[Start]

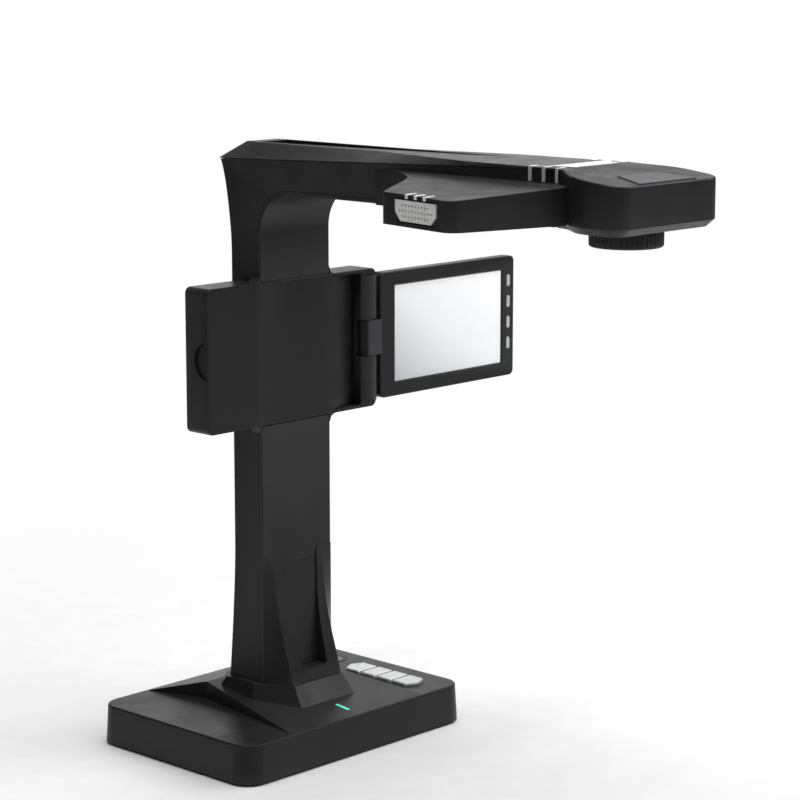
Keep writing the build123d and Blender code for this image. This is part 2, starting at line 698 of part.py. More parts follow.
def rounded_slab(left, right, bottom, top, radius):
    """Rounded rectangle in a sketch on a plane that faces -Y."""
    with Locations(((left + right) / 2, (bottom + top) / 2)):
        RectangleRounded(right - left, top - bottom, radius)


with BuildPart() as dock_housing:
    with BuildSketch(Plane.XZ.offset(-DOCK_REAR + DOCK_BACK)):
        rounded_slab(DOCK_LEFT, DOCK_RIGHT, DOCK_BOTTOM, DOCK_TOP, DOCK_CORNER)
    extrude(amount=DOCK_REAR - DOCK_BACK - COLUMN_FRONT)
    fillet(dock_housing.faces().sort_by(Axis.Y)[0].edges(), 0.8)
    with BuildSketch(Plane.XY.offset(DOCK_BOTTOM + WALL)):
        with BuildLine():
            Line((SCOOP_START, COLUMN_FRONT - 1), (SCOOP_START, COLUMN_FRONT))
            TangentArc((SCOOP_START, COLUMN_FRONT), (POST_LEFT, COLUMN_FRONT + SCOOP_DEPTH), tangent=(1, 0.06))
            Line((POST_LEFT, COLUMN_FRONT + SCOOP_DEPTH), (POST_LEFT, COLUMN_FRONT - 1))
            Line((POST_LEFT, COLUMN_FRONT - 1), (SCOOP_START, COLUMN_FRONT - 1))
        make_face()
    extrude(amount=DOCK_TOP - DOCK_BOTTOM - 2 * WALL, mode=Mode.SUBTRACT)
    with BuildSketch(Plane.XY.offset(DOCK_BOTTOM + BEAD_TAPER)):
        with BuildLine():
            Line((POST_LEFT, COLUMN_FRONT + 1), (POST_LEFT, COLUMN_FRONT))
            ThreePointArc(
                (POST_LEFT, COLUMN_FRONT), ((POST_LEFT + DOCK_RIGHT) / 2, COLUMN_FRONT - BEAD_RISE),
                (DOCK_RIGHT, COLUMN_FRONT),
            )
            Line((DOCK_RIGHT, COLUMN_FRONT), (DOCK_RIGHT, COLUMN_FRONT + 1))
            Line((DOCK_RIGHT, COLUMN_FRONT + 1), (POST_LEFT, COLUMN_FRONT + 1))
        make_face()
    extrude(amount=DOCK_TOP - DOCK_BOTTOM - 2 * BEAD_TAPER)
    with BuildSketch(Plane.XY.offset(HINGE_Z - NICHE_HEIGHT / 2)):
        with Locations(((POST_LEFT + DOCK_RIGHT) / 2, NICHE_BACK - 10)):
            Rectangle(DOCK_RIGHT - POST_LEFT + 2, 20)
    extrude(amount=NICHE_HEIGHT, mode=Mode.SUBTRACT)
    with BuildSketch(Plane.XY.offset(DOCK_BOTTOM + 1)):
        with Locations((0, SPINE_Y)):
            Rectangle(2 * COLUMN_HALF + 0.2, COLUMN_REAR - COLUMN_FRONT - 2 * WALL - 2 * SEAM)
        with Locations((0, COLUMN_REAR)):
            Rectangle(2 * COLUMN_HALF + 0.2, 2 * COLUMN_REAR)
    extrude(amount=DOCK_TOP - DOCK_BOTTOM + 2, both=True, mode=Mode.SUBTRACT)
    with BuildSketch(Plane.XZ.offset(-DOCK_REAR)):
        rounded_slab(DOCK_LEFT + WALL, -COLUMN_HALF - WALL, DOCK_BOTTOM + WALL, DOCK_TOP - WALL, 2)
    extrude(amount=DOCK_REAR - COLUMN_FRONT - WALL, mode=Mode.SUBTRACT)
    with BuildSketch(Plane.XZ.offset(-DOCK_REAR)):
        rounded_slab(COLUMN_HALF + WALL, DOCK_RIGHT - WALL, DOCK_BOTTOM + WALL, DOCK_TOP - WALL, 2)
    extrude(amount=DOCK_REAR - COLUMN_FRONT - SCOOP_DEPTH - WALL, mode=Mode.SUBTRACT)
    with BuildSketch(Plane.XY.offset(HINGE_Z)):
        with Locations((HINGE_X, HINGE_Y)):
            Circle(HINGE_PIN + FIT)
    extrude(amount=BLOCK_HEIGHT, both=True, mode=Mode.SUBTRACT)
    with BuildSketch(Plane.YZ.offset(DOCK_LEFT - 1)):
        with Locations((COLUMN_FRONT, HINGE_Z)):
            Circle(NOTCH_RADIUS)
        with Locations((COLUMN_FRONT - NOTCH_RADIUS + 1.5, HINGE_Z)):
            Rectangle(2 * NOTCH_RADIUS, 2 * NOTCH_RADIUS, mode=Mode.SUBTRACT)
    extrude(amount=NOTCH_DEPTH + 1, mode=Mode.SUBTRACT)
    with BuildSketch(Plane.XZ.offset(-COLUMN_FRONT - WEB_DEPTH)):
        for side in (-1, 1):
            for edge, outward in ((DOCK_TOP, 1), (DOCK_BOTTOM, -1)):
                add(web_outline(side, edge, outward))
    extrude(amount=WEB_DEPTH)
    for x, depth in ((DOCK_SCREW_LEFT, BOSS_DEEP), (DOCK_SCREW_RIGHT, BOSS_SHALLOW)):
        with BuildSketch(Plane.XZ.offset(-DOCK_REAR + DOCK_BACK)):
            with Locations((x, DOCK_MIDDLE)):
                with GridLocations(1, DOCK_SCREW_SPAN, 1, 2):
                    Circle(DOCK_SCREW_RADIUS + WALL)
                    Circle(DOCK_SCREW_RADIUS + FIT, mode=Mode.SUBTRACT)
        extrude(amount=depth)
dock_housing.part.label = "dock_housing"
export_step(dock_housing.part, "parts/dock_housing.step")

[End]

The exercise: Every line of the listing that holds "parts" should be found and copied.

In response:
Keep writing the build123d and Blender code for this image. This is part 2, starting at line 698 of part.py. More parts follow.
export_step(dock_housing.part, "parts/dock_housing.step")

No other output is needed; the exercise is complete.